* [SUPPLIED MATERIAL]

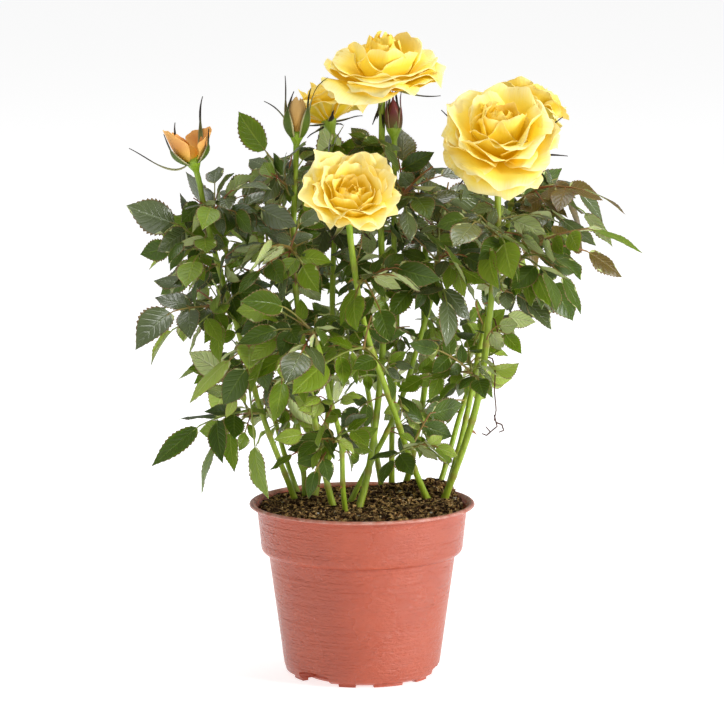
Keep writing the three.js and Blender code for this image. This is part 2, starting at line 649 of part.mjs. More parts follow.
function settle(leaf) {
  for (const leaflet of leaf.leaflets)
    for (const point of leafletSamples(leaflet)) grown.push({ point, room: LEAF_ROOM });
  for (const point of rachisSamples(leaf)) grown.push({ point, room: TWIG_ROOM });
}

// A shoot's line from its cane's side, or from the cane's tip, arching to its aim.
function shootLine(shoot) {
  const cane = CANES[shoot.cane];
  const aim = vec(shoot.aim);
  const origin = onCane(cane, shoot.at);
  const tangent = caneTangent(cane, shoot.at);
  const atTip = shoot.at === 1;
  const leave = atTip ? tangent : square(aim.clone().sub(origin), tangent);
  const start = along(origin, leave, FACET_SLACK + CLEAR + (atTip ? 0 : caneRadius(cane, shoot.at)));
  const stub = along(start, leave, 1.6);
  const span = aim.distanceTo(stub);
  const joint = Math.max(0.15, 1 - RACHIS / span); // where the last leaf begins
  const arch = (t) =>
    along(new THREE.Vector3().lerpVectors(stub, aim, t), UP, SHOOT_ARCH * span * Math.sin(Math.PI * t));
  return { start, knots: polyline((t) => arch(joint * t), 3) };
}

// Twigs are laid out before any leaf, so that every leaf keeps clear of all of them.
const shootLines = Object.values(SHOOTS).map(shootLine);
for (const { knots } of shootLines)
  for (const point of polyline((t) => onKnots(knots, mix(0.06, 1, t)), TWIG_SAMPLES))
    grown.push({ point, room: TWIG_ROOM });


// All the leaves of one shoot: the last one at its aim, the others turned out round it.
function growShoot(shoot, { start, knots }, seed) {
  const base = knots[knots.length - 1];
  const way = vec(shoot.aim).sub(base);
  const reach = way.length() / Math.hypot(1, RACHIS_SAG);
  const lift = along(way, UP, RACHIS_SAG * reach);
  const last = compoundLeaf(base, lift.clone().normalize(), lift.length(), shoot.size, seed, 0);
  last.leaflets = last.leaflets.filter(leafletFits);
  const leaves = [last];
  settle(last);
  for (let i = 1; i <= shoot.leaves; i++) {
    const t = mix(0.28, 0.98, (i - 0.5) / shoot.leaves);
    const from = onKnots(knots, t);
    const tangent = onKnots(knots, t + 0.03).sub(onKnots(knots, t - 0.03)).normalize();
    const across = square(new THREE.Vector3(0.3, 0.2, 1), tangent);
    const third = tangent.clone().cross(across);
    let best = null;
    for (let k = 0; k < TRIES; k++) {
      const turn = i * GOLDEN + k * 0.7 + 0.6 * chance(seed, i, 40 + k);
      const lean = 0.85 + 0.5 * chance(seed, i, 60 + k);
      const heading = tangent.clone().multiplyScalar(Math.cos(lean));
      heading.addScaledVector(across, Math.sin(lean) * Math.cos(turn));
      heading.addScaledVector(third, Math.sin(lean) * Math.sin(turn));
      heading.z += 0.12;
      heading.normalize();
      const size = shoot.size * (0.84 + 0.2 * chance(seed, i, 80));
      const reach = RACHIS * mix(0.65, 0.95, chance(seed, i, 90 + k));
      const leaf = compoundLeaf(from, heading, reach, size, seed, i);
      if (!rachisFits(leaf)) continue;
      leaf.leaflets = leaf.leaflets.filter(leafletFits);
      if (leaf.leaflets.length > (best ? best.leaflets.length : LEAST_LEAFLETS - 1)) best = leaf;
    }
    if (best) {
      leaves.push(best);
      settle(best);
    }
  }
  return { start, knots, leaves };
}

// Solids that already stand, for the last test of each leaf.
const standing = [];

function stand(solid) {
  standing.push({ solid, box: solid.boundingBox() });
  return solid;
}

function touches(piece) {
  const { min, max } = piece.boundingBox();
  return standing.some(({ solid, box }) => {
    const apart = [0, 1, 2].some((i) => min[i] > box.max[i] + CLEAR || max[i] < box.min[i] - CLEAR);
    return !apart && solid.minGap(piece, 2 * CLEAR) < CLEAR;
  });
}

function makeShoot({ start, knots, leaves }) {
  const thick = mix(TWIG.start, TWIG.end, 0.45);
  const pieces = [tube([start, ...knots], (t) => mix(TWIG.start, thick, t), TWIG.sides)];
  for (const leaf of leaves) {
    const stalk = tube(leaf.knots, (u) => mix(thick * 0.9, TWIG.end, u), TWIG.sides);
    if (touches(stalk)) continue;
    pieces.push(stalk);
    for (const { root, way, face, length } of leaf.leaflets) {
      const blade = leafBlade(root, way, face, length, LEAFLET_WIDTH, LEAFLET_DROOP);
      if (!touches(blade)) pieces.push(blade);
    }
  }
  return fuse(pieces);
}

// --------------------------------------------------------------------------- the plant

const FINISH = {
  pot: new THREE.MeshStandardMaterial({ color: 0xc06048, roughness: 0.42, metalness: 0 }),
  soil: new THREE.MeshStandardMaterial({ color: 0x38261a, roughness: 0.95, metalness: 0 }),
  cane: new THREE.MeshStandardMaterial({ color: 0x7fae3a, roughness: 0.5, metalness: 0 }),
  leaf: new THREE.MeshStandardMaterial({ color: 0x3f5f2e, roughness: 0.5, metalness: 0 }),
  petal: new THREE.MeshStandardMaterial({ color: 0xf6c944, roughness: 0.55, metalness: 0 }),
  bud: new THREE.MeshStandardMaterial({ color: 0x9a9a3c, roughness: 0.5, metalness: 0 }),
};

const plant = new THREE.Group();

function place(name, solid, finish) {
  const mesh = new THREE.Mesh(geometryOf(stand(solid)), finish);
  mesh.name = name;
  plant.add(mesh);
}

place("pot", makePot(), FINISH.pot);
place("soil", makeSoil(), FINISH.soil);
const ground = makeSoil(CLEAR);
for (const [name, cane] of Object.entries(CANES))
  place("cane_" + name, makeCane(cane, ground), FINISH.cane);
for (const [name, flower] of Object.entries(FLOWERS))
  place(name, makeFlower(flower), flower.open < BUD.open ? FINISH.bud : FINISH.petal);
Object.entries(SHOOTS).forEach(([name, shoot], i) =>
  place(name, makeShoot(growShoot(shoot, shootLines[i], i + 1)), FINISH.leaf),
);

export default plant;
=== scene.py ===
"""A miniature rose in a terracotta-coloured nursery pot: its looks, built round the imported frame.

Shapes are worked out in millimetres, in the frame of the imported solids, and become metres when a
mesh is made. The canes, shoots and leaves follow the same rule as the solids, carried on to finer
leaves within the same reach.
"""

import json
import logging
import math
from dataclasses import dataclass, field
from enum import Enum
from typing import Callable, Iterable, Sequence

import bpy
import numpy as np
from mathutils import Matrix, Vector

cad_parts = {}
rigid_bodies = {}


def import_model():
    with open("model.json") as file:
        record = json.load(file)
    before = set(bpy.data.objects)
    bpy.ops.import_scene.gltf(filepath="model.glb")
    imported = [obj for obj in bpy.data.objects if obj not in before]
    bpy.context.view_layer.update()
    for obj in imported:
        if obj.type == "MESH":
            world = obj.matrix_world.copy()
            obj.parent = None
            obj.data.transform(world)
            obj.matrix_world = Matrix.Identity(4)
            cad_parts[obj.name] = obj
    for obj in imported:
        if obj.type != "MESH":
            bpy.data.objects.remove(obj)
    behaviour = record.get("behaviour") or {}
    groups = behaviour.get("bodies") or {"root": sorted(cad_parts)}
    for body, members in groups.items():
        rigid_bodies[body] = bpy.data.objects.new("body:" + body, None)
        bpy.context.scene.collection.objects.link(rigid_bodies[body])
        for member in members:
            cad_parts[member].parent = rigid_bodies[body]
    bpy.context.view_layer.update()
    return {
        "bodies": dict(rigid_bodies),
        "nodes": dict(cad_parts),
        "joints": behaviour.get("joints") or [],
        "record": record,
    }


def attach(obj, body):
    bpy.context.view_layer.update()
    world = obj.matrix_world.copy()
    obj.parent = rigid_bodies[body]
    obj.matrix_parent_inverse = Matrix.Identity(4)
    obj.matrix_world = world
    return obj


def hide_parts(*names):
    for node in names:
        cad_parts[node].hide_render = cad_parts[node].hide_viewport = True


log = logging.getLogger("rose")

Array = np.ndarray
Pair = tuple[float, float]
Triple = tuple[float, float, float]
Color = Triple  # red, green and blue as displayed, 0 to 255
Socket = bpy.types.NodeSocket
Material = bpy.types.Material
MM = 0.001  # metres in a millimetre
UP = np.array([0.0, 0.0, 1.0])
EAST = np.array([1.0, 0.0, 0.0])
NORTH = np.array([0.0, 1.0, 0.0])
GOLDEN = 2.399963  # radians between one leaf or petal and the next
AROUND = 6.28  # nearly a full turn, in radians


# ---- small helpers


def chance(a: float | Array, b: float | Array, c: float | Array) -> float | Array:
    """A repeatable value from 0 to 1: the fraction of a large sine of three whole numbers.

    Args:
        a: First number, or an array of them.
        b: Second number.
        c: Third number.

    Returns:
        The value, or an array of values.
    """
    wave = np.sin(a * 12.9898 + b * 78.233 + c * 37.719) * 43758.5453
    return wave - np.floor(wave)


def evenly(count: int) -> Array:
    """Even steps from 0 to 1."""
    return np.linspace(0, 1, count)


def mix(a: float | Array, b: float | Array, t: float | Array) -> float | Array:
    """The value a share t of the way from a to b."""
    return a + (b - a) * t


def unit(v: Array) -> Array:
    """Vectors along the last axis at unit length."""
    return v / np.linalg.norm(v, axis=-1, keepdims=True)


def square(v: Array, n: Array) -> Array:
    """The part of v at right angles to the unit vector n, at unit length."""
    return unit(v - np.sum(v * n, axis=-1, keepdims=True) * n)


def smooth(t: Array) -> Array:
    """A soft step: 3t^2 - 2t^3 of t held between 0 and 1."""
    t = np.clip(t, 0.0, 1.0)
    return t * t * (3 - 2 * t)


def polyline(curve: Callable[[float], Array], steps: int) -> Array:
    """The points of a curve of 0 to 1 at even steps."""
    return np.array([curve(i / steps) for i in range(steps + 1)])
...
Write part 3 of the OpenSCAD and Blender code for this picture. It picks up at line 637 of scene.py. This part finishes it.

* [WHAT IS REQUIRED] Only the lines from the one holding "function place(name, solid, finish)" through the one holding "cad_parts[member].parent = rigid_bodies[body]" are wanted; retype them exactly.

* [CORRECT RESULT]
function place(name, solid, finish) {
  const mesh = new THREE.Mesh(geometryOf(stand(solid)), finish);
  mesh.name = name;
  plant.add(mesh);
}

place("pot", makePot(), FINISH.pot);
place("soil", makeSoil(), FINISH.soil);
const ground = makeSoil(CLEAR);
for (const [name, cane] of Object.entries(CANES))
  place("cane_" + name, makeCane(cane, ground), FINISH.cane);
for (const [name, flower] of Object.entries(FLOWERS))
  place(name, makeFlower(flower), flower.open < BUD.open ? FINISH.bud : FINISH.petal);
Object.entries(SHOOTS).forEach(([name, shoot], i) =>
  place(name, makeShoot(growShoot(shoot, shootLines[i], i + 1)), FINISH.leaf),
);

export default plant;
=== scene.py ===
"""A miniature rose in a terracotta-coloured nursery pot: its looks, built round the imported frame.

Shapes are worked out in millimetres, in the frame of the imported solids, and become metres when a
mesh is made. The canes, shoots and leaves follow the same rule as the solids, carried on to finer
leaves within the same reach.
"""

import json
import logging
import math
from dataclasses import dataclass, field
from enum import Enum
from typing import Callable, Iterable, Sequence

import bpy
import numpy as np
from mathutils import Matrix, Vector

cad_parts = {}
rigid_bodies = {}


def import_model():
    with open("model.json") as file:
        record = json.load(file)
    before = set(bpy.data.objects)
    bpy.ops.import_scene.gltf(filepath="model.glb")
    imported = [obj for obj in bpy.data.objects if obj not in before]
    bpy.context.view_layer.update()
    for obj in imported:
        if obj.type == "MESH":
            world = obj.matrix_world.copy()
            obj.parent = None
            obj.data.transform(world)
            obj.matrix_world = Matrix.Identity(4)
            cad_parts[obj.name] = obj
    for obj in imported:
        if obj.type != "MESH":
            bpy.data.objects.remove(obj)
    behaviour = record.get("behaviour") or {}
    groups = behaviour.get("bodies") or {"root": sorted(cad_parts)}
    for body, members in groups.items():
        rigid_bodies[body] = bpy.data.objects.new("body:" + body, None)
        bpy.context.scene.collection.objects.link(rigid_bodies[body])
        for member in members:
            cad_parts[member].parent = rigid_bodies[body]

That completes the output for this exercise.